Oppenheimer reiterated the Outperform rating on ESRX and raised its target price from $60.00 to $62.00. Oppenheimer noted,
After opening up ~7%, ESRX gave back much of its gains, despite what we considered a fairly benign call. We believe the market is focused on increased competition and ensuing pricing pressure. While we harbor the same concerns, we believe the competitive landscape is less threatening with UNH and CTRX than when MHS was pricing to fill its mail facilities. In terms of 2014, we expect CTRX to pick off a few clients but do not see a major shift in share. We also believe the company's strong cash flow will support double digit EPS growth.

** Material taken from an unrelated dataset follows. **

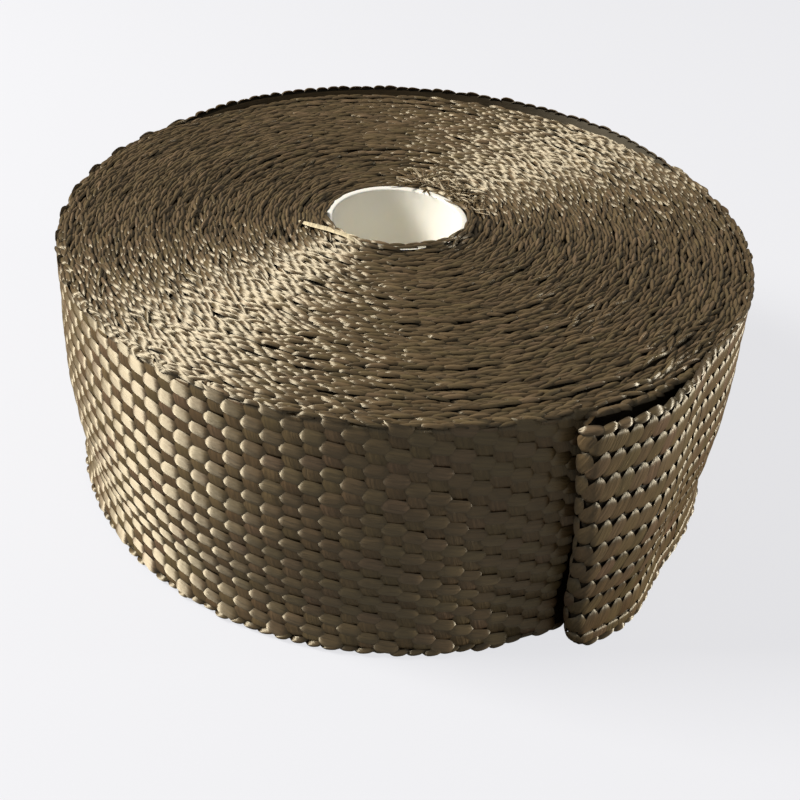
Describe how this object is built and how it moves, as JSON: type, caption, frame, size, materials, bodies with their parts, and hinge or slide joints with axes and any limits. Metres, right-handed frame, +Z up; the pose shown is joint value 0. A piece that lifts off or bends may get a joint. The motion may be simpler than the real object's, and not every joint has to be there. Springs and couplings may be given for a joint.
{
  "type": "exhaust heat wrap",
  "caption": "Roll of woven mineral fibre tape wound flat on a plastic tube, its outer end folded under, for wrapping hot exhaust pipes",
  "frame": {"origin": "middle of the end that the roll stands on, on the axis of the outermost turn", "axes": "+Z up along the axis of the outermost turn, +X to the right and -Y towards the viewer in the picture"},
  "size_m": [0.1338, 0.1338, 0.05],
  "materials": {
    "tube_plastic": "satin off-white moulded plastic",
    "woven_tape": "silky bronze-brown twill of continuous mineral fibre"
  },
  "bodies": {
    "root": {"core_tube": "tube_plastic", "tape_roll": "woven_tape"}
  },
  "joints": []
}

We reiterate our Outperform rating and increase our PT to $62 from $60.
In short, while all three companies have a higher-than-industry-average growth rate and have issued strong outlook, ESRX has the better mix of high growth, medium stock volatility, positive income, and strong liquidity. RMBS and SLTM may not be suitable for investors who are concerned about negative EPS.
Note: All prices are quoted from the closing of February 20, 2013, and all calculations are before fees and expenses. Investors and traders are recommended to do their own due diligence and research before making any trading/investing decisions.
Disclosure: I have no positions in any stocks mentioned, and no plans to initiate any positions within the next 72 hours. I wrote this article myself, and it expresses my own opinions. I am not receiving compensation for it (other than from Seeking Alpha). I have no business relationship with any company whose stock is mentioned in this article.